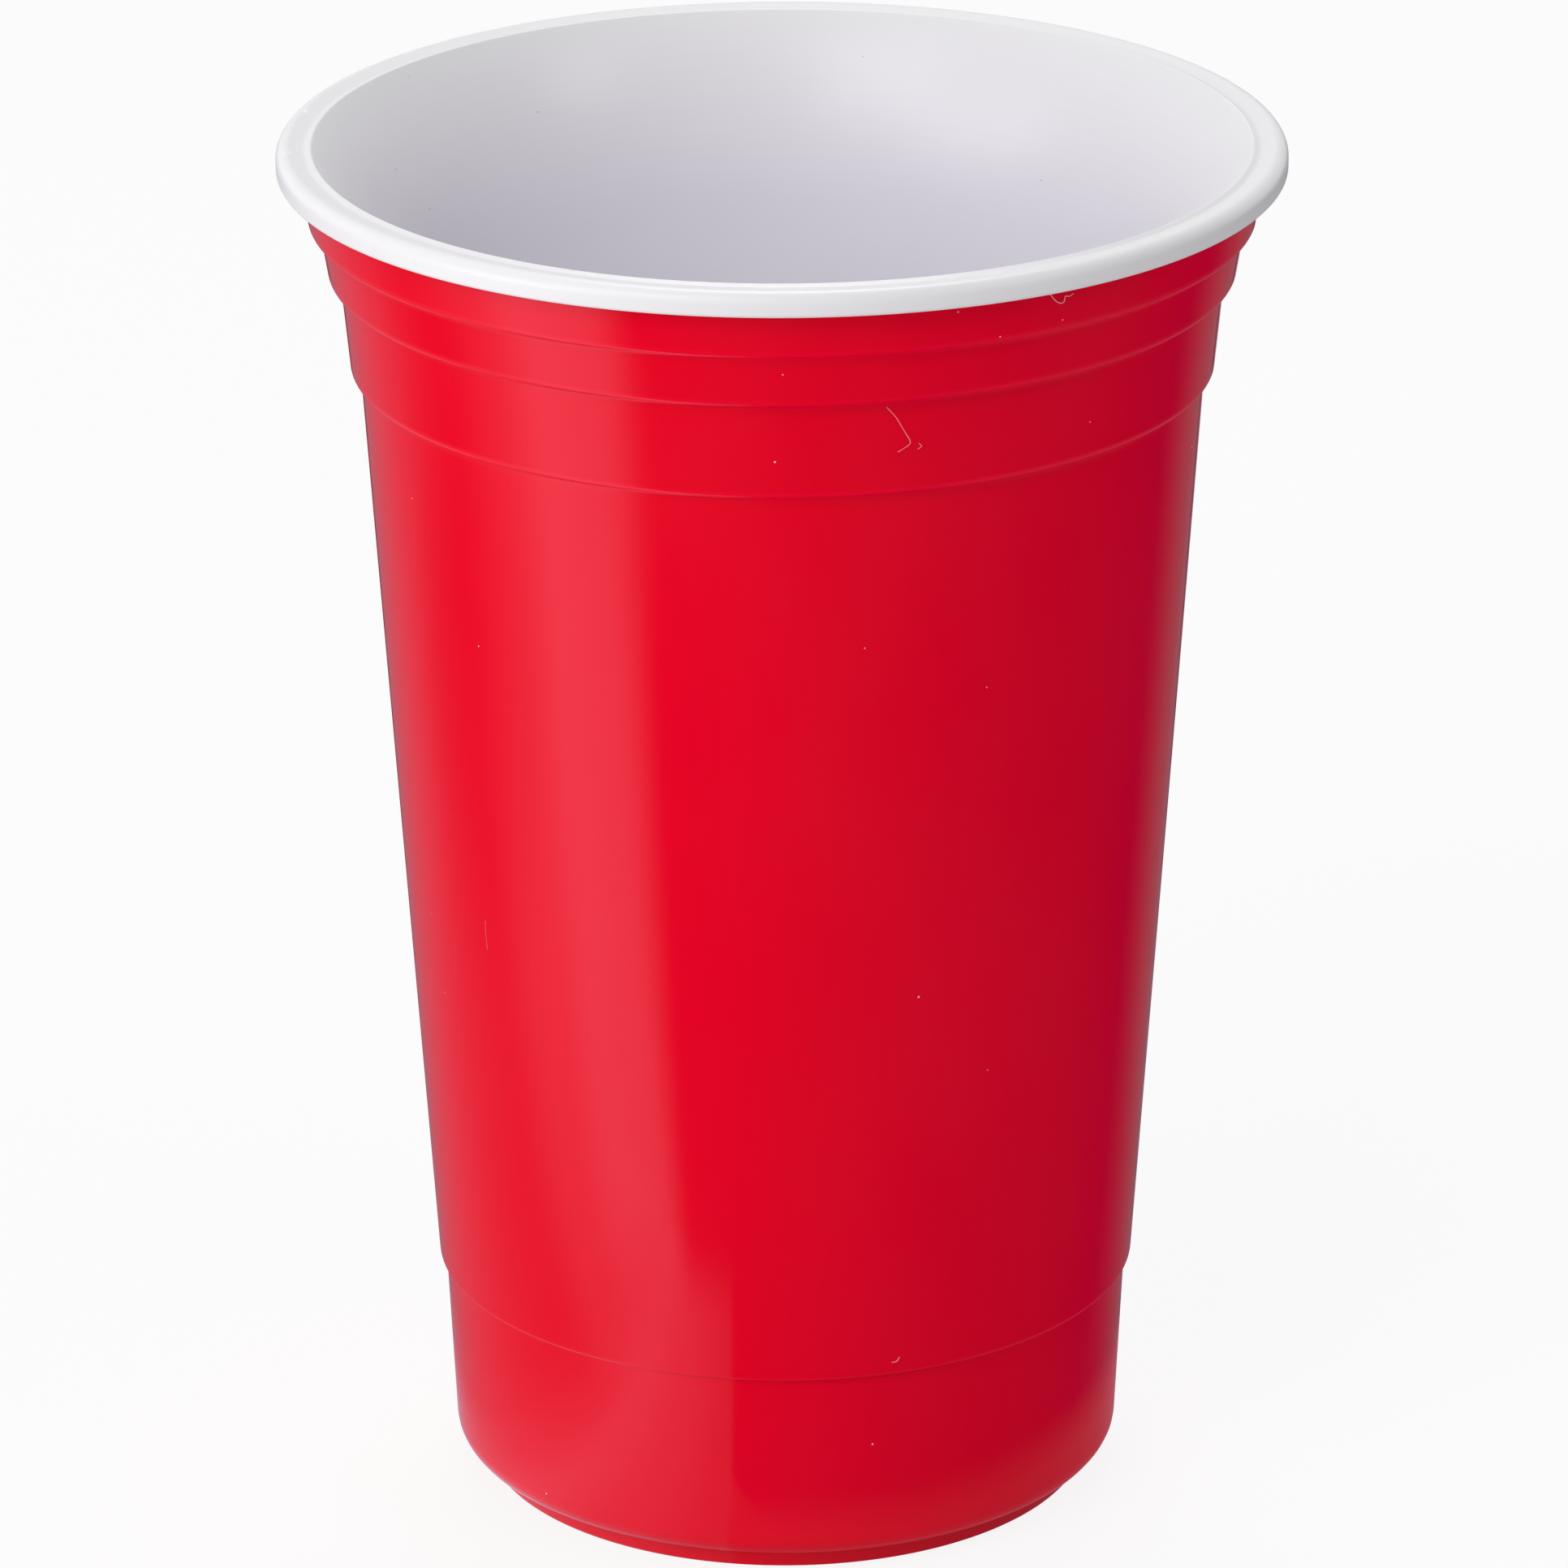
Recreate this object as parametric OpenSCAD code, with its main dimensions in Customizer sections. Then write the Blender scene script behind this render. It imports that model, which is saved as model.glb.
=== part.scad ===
// Double wall tumbler. A stepped outer shell with a foot ring carries a smooth
// inner liner. The liner's thick rim laps over the shell's top edge and keeps a
// closed air space between the two walls.

/* [Overall] */
// Height from the foot to the top of the rim
height = 134; // [115:1:160]
// Segments of a full turn
turn_segments = 144; // [72:12:240]
// Segments of each rounded corner
corner_segments = 5; // [3:1:8]

/* [Rim] */
// Outer diameter of the rim
rim_d = 95; // [88:0.5:104]
// Height of the rim's outer band
rim_h = 2.4; // [2:0.1:3.2]
// How far the rim stands out beyond the shell
rim_overhang = 2.45; // [1.6:0.05:3.2]
// Rounding of the rim's outer edges
rim_edge_round = 0.45; // [0.2:0.05:0.8]
// Rounding where the rim turns down into the cup
rim_mouth_round = 1.2; // [0.6:0.1:1.6]

/* [Rim joint] */
// Height of the tongue on the shell's top edge
tongue_h = 1; // [0.5:0.1:1.2]
// Thickness of the tongue
tongue_t = 0.6; // [0.4:0.05:0.8]
// Play on each side of the tongue in the rim's groove
groove_play = 0.05; // [0.02:0.01:0.1]

/* [Shell] */
// Wall thickness of the shell
shell_wall = 1.2; // [0.9:0.05:1.5]
// Thickness of the shell's floor
shell_floor = 1.5; // [1:0.1:2.2]
// Rounding of the edge of each ledge
ledge_round = 0.35; // [0.1:0.05:0.6]

/* [First step, under the rim] */
// Height of the first step
step1_h = 4.7; // [3.5:0.1:7]
// Inward lean of the first step in degrees
step1_draft = 5.7; // [1:0.1:10]
// Width of the ledge under the first step
ledge1_w = 0.97; // [0.6:0.01:1.4]

/* [Second step] */
// Height of the second step
step2_h = 5.2; // [3.5:0.1:7]
// Inward lean of the second step in degrees
step2_draft = 9.2; // [2:0.1:12]
// Width of the ledge under the second step
ledge2_w = 1.03; // [0.6:0.01:1.4]

/* [Third step] */
// Height of the third step
step3_h = 9.35; // [6:0.1:13]
// Inward lean of the third step in degrees
step3_draft = 5.5; // [2:0.1:8]
// Width of the ledge under the third step
ledge3_w = 0.88; // [0.6:0.01:1.4]

/* [Body and base] */
// Inward lean of the long plain wall in degrees
body_draft = 3.84; // [2.5:0.01:4.6]
// Width of the ledge at the foot of the plain wall
ledge4_w = 0.59; // [0.3:0.01:1.2]
// Height of the base band below that ledge
base_h = 19.5; // [12:0.5:28]
// Inward lean of the base band in degrees
base_draft = 2.8; // [1:0.1:4]
// Rounding of the bottom edge of the base band
base_round = 2.2; // [1:0.1:2.6]

/* [Foot] */
// Height of the foot ring
foot_h = 2; // [1.2:0.1:3]
// How far the foot ring stands in from the base band
foot_inset = 2.6; // [2.2:0.1:4.5]
// Thickness of the foot ring
foot_t = 1.7; // [1.2:0.1:2.6]
// Inward lean of the foot ring's outer face in degrees
foot_draft = 5; // [1:0.5:10]
// Rounding of the foot ring's lower edges
foot_round = 0.4; // [0.2:0.05:0.5]
// Diameter of the round gate recess under the floor
gate_d = 12; // [6:0.5:20]
// Depth of the gate recess
gate_depth = 0.4; // [0.2:0.05:0.6]

/* [Liner] */
// Wall thickness of the liner
liner_wall = 1.1; // [0.8:0.05:1.3]
// Thickness of the liner's floor
liner_floor = 1.2; // [0.9:0.1:2]
// Rounding inside the cup between wall and floor
liner_round = 4; // [2:0.25:8]
// Depth below the rim at which the mouth starts to flare
flare_depth = 17; // [13:0.5:20]

/* [Air space] */
// Gap between liner and shell at the rim joint
neck_gap = 0.12; // [0.05:0.01:0.3]
// Gap between the walls at the top of the plain wall
upper_gap = 0.6; // [0.3:0.05:1.2]
// Gap between the walls level with the liner's floor
lower_gap = 2.4; // [1.2:0.1:4]
// Gap between the two floors
floor_gap = 3; // [1.5:0.1:6]

/* [Hidden] */

// Levels, from the top down
rim_z = height - rim_h;
ledge1_z = rim_z - step1_h;
ledge2_z = ledge1_z - step2_h;
ledge3_z = ledge2_z - step3_h;
ledge4_z = foot_h + base_h;

// Outer radii of the shell, from the top down
neck_r = rim_d / 2 - rim_overhang;
step1_low_r = neck_r - step1_h * tan(step1_draft);
step2_top_r = step1_low_r - ledge1_w;
step2_low_r = step2_top_r - step2_h * tan(step2_draft);
step3_top_r = step2_low_r - ledge2_w;
step3_low_r = step3_top_r - step3_h * tan(step3_draft);
body_top_r = step3_low_r - ledge3_w;
body_low_r = body_top_r - (ledge3_z - ledge4_z) * tan(body_draft);
base_top_r = body_low_r - ledge4_w;
base_low_r = base_top_r - base_h * tan(base_draft);
foot_top_r = base_low_r - foot_inset;
foot_low_r = foot_top_r - foot_h * tan(foot_draft);

// Each tier of the shell: radius and level of its top, of its bottom, its lean
// and the rounding of its lower edge
tiers = [
    [neck_r, rim_z, step1_low_r, ledge1_z, step1_draft, ledge_round],
    [step2_top_r, ledge1_z, step2_low_r, ledge2_z, step2_draft, ledge_round],
    [step3_top_r, ledge2_z, step3_low_r, ledge3_z, step3_draft, ledge_round],
    [body_top_r, ledge3_z, body_low_r, ledge4_z, body_draft, ledge_round],
    [base_top_r, ledge4_z, base_low_r, foot_h, base_draft, base_round],
    [foot_top_r, foot_h, foot_low_r, 0, foot_draft, foot_round]
];
body_tier = 3;
last_wall = 4;

// Angles below the horizontal
down = 90;
side = 180;

// Horizontal thickness of a wall that leans by a draft angle
function across(wall, draft) = wall / cos(draft);

// Points of an arc about a centre, between two angles below the horizontal
function arc(centre, radius, from, to, segments = corner_segments) = [
    for (i = [0:segments])
        let (a = from + (to - from) * i / segments)
            [centre.x + radius * cos(a), centre.y - radius * sin(a)]
];

// Rounding between a leaning wall and the level face at its lower end. The
// sharp corner would lie at radius r and level z.
function edge_centre(r, z, draft, radius) =
    [r + radius * tan(draft) - across(radius, draft), z + radius];
function edge_down(r, z, draft, radius) =
    arc(edge_centre(r, z, draft, radius), radius, draft, down);
function edge_up(r, z, draft, radius) =
    arc(edge_centre(r, z, draft, radius), radius, down, draft);

// Outer side of the shell from its top edge to the foot
function shell_outside() = [
    for (t = tiers)
        each concat([[t[0], t[1]]], edge_down(t[2], t[3], t[4], t[5]))
];

// Inner side of the shell from its floor up, one wall thickness inside each tier.
// The inner face of a ledge lies one wall thickness above the outer one.
function inside_r(t, z) = t[2] + (z - t[3]) * tan(t[4]) - across(shell_wall, t[4]);
function shell_inside() = concat(
    edge_up(inside_r(tiers[last_wall], floor_z), floor_z, base_draft, floor_round),
    [for (i = [last_wall:-1:1])
        let (z = tiers[i][1] + shell_wall)
            each [[inside_r(tiers[i], z), z], [inside_r(tiers[i - 1], z), z]]],
    [[inside_r(tiers[0], rim_z), rim_z]]
);
floor_z = foot_h + shell_floor;
floor_round = max(base_round - shell_wall, ledge_round);

// Tapered wall of the liner. Its outer side passes the inner corner of the third
// ledge at the upper gap, and the level of its own floor at the lower gap.
liner_z = floor_z + floor_gap;
corner_z = ledge3_z + shell_wall;
corner_r = inside_r(tiers[body_tier], corner_z) - upper_gap;
liner_r = inside_r(tiers[last_wall], liner_z) - lower_gap;
liner_draft = atan((corner_r - liner_r) / (corner_z - liner_z));
function liner_out_r(z) = liner_r + (z - liner_z) * tan(liner_draft);
function liner_in_r(z) = liner_out_r(z) - across(liner_wall, liner_draft);

// Flared mouth. One arc leaves the taper smoothly and passes the shell's top edge
// at the neck gap, and the inner face runs on into the rounding of the rim.
flare_z = height - flare_depth;
flare_foot = [liner_out_r(flare_z), flare_z];
flare_neck = [inside_r(tiers[0], rim_z) - neck_gap, rim_z];
chord = flare_neck - flare_foot;
taper_normal = [cos(liner_draft), -sin(liner_draft)];
flare_out = (chord * chord) / (2 * (chord * taper_normal));
flare_in = flare_out + liner_wall;
flare_c = flare_foot + flare_out * taper_normal;
neck_lean = asin((rim_z - flare_c.y) / flare_out);
mouth_lean = asin((height - rim_mouth_round - flare_c.y) / (flare_in - rim_mouth_round));
mouth_c = [
    flare_c.x - (flare_in - rim_mouth_round) * cos(mouth_lean),
    height - rim_mouth_round
];
flare_segments = 4 * corner_segments;

// Outer shell with its steps, its foot ring and the tongue that enters the rim
module outer_shell() {
    tongue_r = neck_r - tongue_t;
    tongue_z = rim_z + tongue_h;
    foot_in_r = foot_low_r - foot_t;
    gate_z = foot_h + gate_depth;
    color("crimson")
        rotate_extrude($fn = turn_segments)
            polygon(concat(
                [[neck_r, tongue_z]],
                shell_outside(),
                arc([foot_in_r + foot_round, foot_round], foot_round, down, side),
                [[foot_in_r, foot_h], [gate_d / 2, foot_h], [gate_d / 2, gate_z], [0, gate_z]],
                [[0, floor_z]],
                shell_inside(),
                [[tongue_r, rim_z], [tongue_r, tongue_z]]
            ));
}

// Inner liner: floor, tapered wall, flared mouth and the grooved rim
module inner_liner() {
    rim_r = rim_d / 2;
    edge_r = rim_r - rim_edge_round;
    groove_z = rim_z + tongue_h;
    groove_out_r = neck_r + groove_play;
    groove_in_r = neck_r - tongue_t - groove_play;
    inner_floor_z = liner_z + liner_floor;
    outer_round = liner_round + liner_wall;
    color("white")
        rotate_extrude($fn = turn_segments)
            polygon(concat(
                [[0, inner_floor_z]],
                edge_up(liner_in_r(inner_floor_z), inner_floor_z, liner_draft, liner_round),
                arc(flare_c, flare_in, side + liner_draft, side + mouth_lean, flare_segments),
                arc(mouth_c, rim_mouth_round, side + mouth_lean, side + down),
                arc([edge_r, height - rim_edge_round], rim_edge_round, -down, 0),
                arc([edge_r, rim_z + rim_edge_round], rim_edge_round, 0, down),
                [[groove_out_r, rim_z], [groove_out_r, groove_z]],
                [[groove_in_r, groove_z], [groove_in_r, rim_z]],
                arc(flare_c, flare_out, side + neck_lean, side + liner_draft, flare_segments),
                edge_down(liner_r, liner_z, liner_draft, outer_round),
                [[0, liner_z]]
            ));
}

outer_shell();
inner_liner();
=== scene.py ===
import math

import bpy
import numpy as np
from mathutils import Matrix, Vector


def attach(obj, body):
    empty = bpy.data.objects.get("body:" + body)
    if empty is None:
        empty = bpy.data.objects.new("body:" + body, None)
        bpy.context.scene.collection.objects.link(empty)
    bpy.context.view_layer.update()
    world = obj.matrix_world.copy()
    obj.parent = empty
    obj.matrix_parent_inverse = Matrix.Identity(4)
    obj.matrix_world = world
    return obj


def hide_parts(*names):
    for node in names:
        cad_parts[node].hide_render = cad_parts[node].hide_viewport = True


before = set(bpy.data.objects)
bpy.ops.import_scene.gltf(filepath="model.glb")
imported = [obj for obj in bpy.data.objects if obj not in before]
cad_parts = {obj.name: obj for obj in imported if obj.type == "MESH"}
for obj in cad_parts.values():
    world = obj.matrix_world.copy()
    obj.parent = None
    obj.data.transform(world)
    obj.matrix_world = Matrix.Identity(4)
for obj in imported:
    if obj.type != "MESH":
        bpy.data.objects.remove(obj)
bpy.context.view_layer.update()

scene = bpy.context.scene
scene.view_settings.view_transform = "Standard"


# Camera. A long lens looks down a little on the cup from its front, and leans by a
# fraction of a degree, as it did for the photograph.
camera_back = 0.8261
camera_height = 0.3843
camera_down = math.radians(20.88)
camera_lean = math.radians(-0.18)

lens = bpy.data.cameras.new("camera")
lens.sensor_width = 36.0
lens.lens = 210.7
lens.clip_start = 0.05
lens.clip_end = 20.0
camera = bpy.data.objects.new("camera", lens)
scene.collection.objects.link(camera)
camera.matrix_world = (
    Matrix.Translation((0.0, -camera_back, camera_height))
    @ Matrix.Rotation(math.pi / 2 - camera_down, 4, "X")
    @ Matrix.Rotation(camera_lean, 4, "Z")
)
scene.camera = camera


# Studio floor. Plain white paper that keeps a faint shadow. For glossy rays alone it
# glows with a painted reflection: pale bands on a dark ground, which the glossy walls show.
floor_half = 3.0
paper = bpy.data.meshes.new("floor")
paper.from_pydata(
    [(x * floor_half, y * floor_half, 0.0) for x, y in ((-1, -1), (1, -1), (1, 1), (-1, 1))],
    [],
    [(0, 1, 2, 3)],
)
floor = bpy.data.objects.new("floor", paper)
scene.collection.objects.link(floor)


def shader_tree(data):
    """Emptied node tree of a material or world: its nodes and its links."""
    data.use_nodes = True
    data.node_tree.nodes.clear()
    return data.node_tree.nodes, data.node_tree.links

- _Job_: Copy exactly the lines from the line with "the grooved rim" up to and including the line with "obj.parent = None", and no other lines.

- _Response_:
// Inner liner: floor, tapered wall, flared mouth and the grooved rim
module inner_liner() {
    rim_r = rim_d / 2;
    edge_r = rim_r - rim_edge_round;
    groove_z = rim_z + tongue_h;
    groove_out_r = neck_r + groove_play;
    groove_in_r = neck_r - tongue_t - groove_play;
    inner_floor_z = liner_z + liner_floor;
    outer_round = liner_round + liner_wall;
    color("white")
        rotate_extrude($fn = turn_segments)
            polygon(concat(
                [[0, inner_floor_z]],
                edge_up(liner_in_r(inner_floor_z), inner_floor_z, liner_draft, liner_round),
                arc(flare_c, flare_in, side + liner_draft, side + mouth_lean, flare_segments),
                arc(mouth_c, rim_mouth_round, side + mouth_lean, side + down),
                arc([edge_r, height - rim_edge_round], rim_edge_round, -down, 0),
                arc([edge_r, rim_z + rim_edge_round], rim_edge_round, 0, down),
                [[groove_out_r, rim_z], [groove_out_r, groove_z]],
                [[groove_in_r, groove_z], [groove_in_r, rim_z]],
                arc(flare_c, flare_out, side + neck_lean, side + liner_draft, flare_segments),
                edge_down(liner_r, liner_z, liner_draft, outer_round),
                [[0, liner_z]]
            ));
}

outer_shell();
inner_liner();
=== scene.py ===
import math

import bpy
import numpy as np
from mathutils import Matrix, Vector


def attach(obj, body):
    empty = bpy.data.objects.get("body:" + body)
    if empty is None:
        empty = bpy.data.objects.new("body:" + body, None)
        bpy.context.scene.collection.objects.link(empty)
    bpy.context.view_layer.update()
    world = obj.matrix_world.copy()
    obj.parent = empty
    obj.matrix_parent_inverse = Matrix.Identity(4)
    obj.matrix_world = world
    return obj


def hide_parts(*names):
    for node in names:
        cad_parts[node].hide_render = cad_parts[node].hide_viewport = True


before = set(bpy.data.objects)
bpy.ops.import_scene.gltf(filepath="model.glb")
imported = [obj for obj in bpy.data.objects if obj not in before]
cad_parts = {obj.name: obj for obj in imported if obj.type == "MESH"}
for obj in cad_parts.values():
    world = obj.matrix_world.copy()
    obj.parent = None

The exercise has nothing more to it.